Sadly, there are many such cases. In the Upper Egypt governorate of Beni Suef, two Coptic boys, Mina Nady Farag, 9 and Nabil Nagy Rizk, 10, were arrested and held in juvenile detention earlier this month for allegedly tearing up pages of a Koran and urinating on them. Coptic sources revealed that outside Islamists connected with the radical Gamaa Islamiya stirred up the trouble. The boys were released but not acquitted on Thursday, October 4. The Egyptian Coalition on Children’s Rights denounced the boys’ arrest, declaring that there was no legal basis for it. They warned against “actions which escalated religious tensions in Egypt” and “using children as part of the conflict to ignite sectarian strife.”
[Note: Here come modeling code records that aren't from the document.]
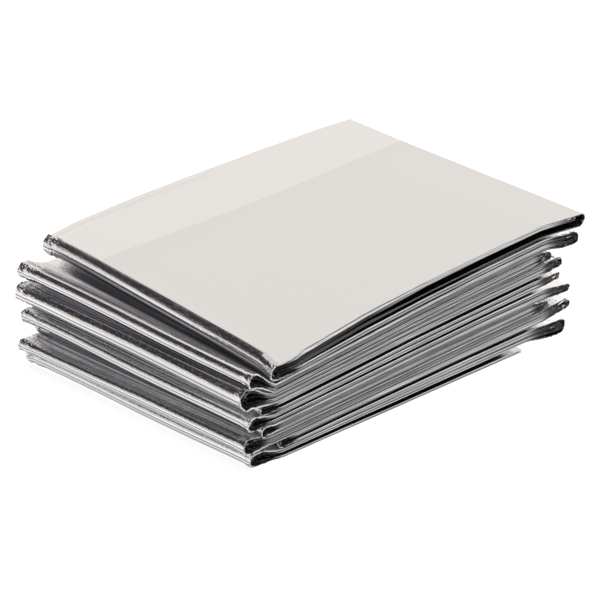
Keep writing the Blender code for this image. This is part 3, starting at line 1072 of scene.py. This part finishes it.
# What the film reflects, in degrees of bearing from the back (+Y) to the right, and of rise
BACKDROP_BEARING = (18.0, 125.0)
BACKDROP_RISE = (-24.0, -16.0)
LOW_WALL_BEARING = (-115.0, 18.0)
LOW_WALL_RISE = (17.0, 22.0)
HORIZON_RISE = (6.0, 10.0)
OVERHEAD_RISE = (60.0, 70.0)
SOFT_BEARING = 3.0
LOW_WALL_LIGHT = 0.92
HORIZON_LIGHT = 0.9
ROOM_DARK = (0.045, 0.042, 0.048, 1.0)
ROOM_BRIGHT = (0.985, 0.943, 0.900, 1.0)
WHITE = (1.0, 1.0, 1.0, 1.0)


def add_room():
    """The room that the film reflects: a bright pale backdrop behind the pack, and the dark studio round it."""
    world = bpy.data.worlds.new("studio_room")
    bpy.context.scene.world = world
    world.use_nodes = True
    world.node_tree.nodes.clear()
    board = Board(world.node_tree)
    ray = board.node("ShaderNodeTexCoord", None, out="Generated")
    split = board.tree.nodes.new("ShaderNodeSeparateXYZ")
    board.tree.links.new(ray.socket, split.inputs[0])
    x, y, z = (Wire(board, socket) for socket in split.outputs)
    bearing = x.maths("ARCTAN2", y) * (180.0 / math.pi)
    rise = z.maths("ARCSINE") * (180.0 / math.pi)
    backdrop = board.between(bearing, *BACKDROP_BEARING, SOFT_BEARING) * board.step(rise, *BACKDROP_RISE)
    low_wall = board.between(bearing, *LOW_WALL_BEARING, SOFT_BEARING) * (1.0 - board.step(rise, *LOW_WALL_RISE))
    horizon = 1.0 - board.step(rise, *HORIZON_RISE)
    bright = board.larger(backdrop, board.larger(low_wall * LOW_WALL_LIGHT, horizon * HORIZON_LIGHT))
    bright = board.larger(bright, board.step(rise, *OVERHEAD_RISE))
    colour = board.colours(bright, ROOM_DARK, ROOM_BRIGHT)
    seen = board.node("ShaderNodeLightPath", None, out="Is Camera Ray")
    colour = board.colours(seen, colour, WHITE)
    shine = board.node("ShaderNodeBackground", None, Color=colour, Strength=1.0)
    board.node("ShaderNodeOutputWorld", None, Surface=shine)


def main():
    bpy.context.scene.view_settings.view_transform = "Standard"
    bpy.context.scene.render.film_transparent = False
    film = film_material()
    leaves = film_leaves(film)
    for piece, length in leaves:
        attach(piece, "root")
        length * MM
    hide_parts("foil_blanket")
    add_floor()
    add_lights()
    add_room()
    add_camera()


main()
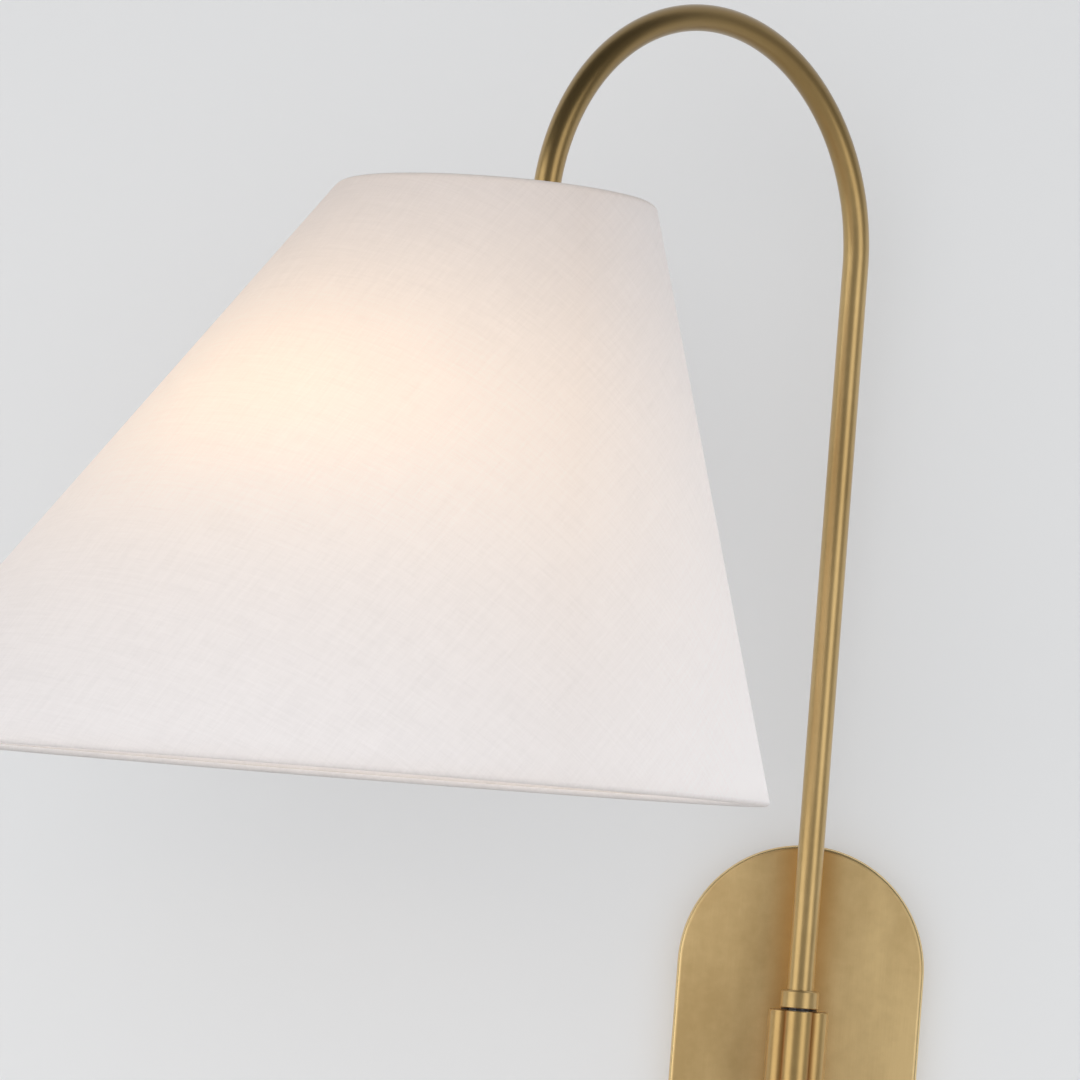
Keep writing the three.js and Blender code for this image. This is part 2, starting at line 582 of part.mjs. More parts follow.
// A hub on the tube with three rods that rise to the top ring.
function shadeSpider() {
  const ringZ = SHADE_TOP_Z - WIRE_RISE;
  const reach = radiusAt(ringZ) - WIRE_INSET;
  const start = new THREE.Vector3(tubeEnd, 0, SPIDER_Z + SPIDER_HUB_HEIGHT / 2);
  let spider = ring(TUBE_RADIUS + GAP, SPIDER_HUB_RADIUS, SPIDER_Z, SPIDER_Z + SPIDER_HUB_HEIGHT)
    .translate(tubeEnd, 0, 0);
  for (const angle of SPIDER_ANGLES) {
    const target = new THREE.Vector3(
      centreAt(ringZ) + reach * Math.cos(angle), reach * Math.sin(angle), ringZ);
    const along = target.sub(start);
    const far = along.length() - WIRE_RADIUS - 0.5;
    along.normalize();
    const inner = start.clone().addScaledVector(along, SPIDER_ROD_START);
    const outer = start.clone().addScaledVector(along, far);
    spider = joined(spider, rod(WIRE_RADIUS, inner.toArray(), outer.toArray(), 10));
  }
  return spider;
}

// A strip inside the shade on the arm's side, where the two ends of the cloth overlap.
function shadeSeam() {
  const bottom = SHADE_BOTTOM_Z + SEAM_MARGIN;
  const top = SHADE_TOP_Z - SEAM_MARGIN;
  const inset = SHADE_WALL + GAP;
  const side = block([-SHADE_BOTTOM_RADIUS, -SEAM_WIDTH / 2, bottom - OVERCUT],
    [tubeEnd, SEAM_WIDTH / 2, top + OVERCUT]);
  return common(coneBand(bottom, top, inset, inset + SEAM_THICK, SHADE_SEGMENTS), side);
}

function buildShade() {
  addPiece(arm, 'shade_fabric',
    coneBand(SHADE_BOTTOM_Z, SHADE_TOP_Z, 0, SHADE_WALL, SHADE_SEGMENTS), 'linen');
  addPiece(arm, 'shade_seam', shadeSeam(), 'seam');
  addPiece(arm, 'shade_top_ring', wireRing(SHADE_TOP_Z - WIRE_RISE), 'steel');
  addPiece(arm, 'shade_bottom_ring', wireRing(SHADE_BOTTOM_Z + WIRE_RISE), 'steel');
  addPiece(arm, 'shade_spider', shadeSpider(), 'steel');
  for (const [name, fitter] of [['fitter_seat', FITTER_SEAT], ['fitter_nut', FITTER_NUT]]) {
    const piece = addPiece(arm, name,
      ring(TUBE_RADIUS + GAP, fitter.radius, fitter.bottom, fitter.top), 'brass');
    piece.position.x = tubeEnd;
  }
}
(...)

Hopefully Egypt will not continue to emulate Pakistan by using the Blasphemy Law for personal vendettas and inflaming mob violence. Accusations against innocent, often illiterate, children violate international standards of human rights. There is also danger that the threat of such blasphemy accusations against Coptic bloggers and others will further repress free speech — already a disappearing commodity in Egypt.

  1. Comment by dover1952 on October 10, 2012 at 10:23 pm

    Well, I feel sure someone here will accuse me of being a troll, but here goes:

    First of all, I do not support whatever the Islamists are doing to Coptic Christians and other sorts of Christians in Egypt. However, with that said, I think you are seeing about what one would expect to see from fundamentalist religionists of any type—anywhere in the world—including Christian fundamentalists and conservative evangelicals in the United States. It is what one saw with the purge of so-called liberals and moderates from the Southern Baptist Convention after the Pressler/Patterson takeover in 1979. Anyone whose beliefs do not fully comply with the new revolutionary party line are in error, tools of Satan, enemies of Christ, and antagonists of all that is good and right. Therefore, you have to get rid of them. Getting rid of them harshly is better because it allows one to dig a figurative “pound of flesh” out of them as punishment for all the people they have “led astray” over the years in nearly ruining the bride of Christ. Because Jesus is not here in the body to do it to them personally, they know what He would do if He were there, and so they will do this harshness personally on his behalf.

    Of course, here in the United States back in 1979 and in the years thereafter, we had laws that would have prevented conservative Southern Baptists from kidnapping people and torturing them, beating them up on the streets of Nashville, confiscating their homes, selling their children into slavery overseas, and other such things. Therefore, conservatives were limited to the softglove sorts of things one can do in a civilized society with laws that are actually enforced.

    Egypt is not that civilized society, and one could argue from numerous historical revolutions that no human society is especially civilized in the midst of a political revolution. In addition, I will concede that most of the people who live in Egypt are sons and daughters of social and religious historical institutions/traditions that are barbaric and violent in nature. Therefore, the treatment of Christians there is about what one would expect from a bunch of religious fundamentalists going nuts in the streets.

    However, I would remind everyone here that the United States has historically been a violent nation in many ways too—although admittededly not as bad as in Islamic nations because of our legal tradition and some (not all) Christian traditions that have tempered that violence. However, I am under no illusions about this. I feel and believe, deeply to my core, that if Christian fundamentalists and conservative evangelicals ever succeed in erasing true religious liberty in this nation as it exists now, succeed in the Seven Mountains Movement, and establish a theocracy, the abuses against Christians that we are seeing now in Egypt will be done here to people who are Christians (but you believe are not really Christians) and all sorts of other people. After all, in your eyes already we are “enemies of God” who have destroyed the once great United Methodist Church and numerous other churches. Do we not deserve torture and death? Can any one of you truly say that you would not give us what we so richly deserve if our constitution and all laws suddenly evaporated to where you could do anything you wish to us with zero chance of justice or retribution ever coming your way? How many of you would like to kill me right now after reading this?

    The fact of the matter is this. I believe that you people here at IRD have an enormous capacity for committing evil that you are not willing to admit to yourselves. It is easy to criticize the Egyptians—but you do it rightly. I think the thing you fail to see is that you would be those same Egyptians here on our own American streets if you were given the proper circumstances and the opportunity. The bottom line is, and I am not saying this to get I rise out of you, I really and truly do—hand on my Bible—believe that you are every bit as evil as you think I am—and those Egyptians. Millions upon millions of Americans feel about you exactly the way I do. The thing we do not understand is why you have lost the ability to see within yourselves what everyone else sees in you so plainly.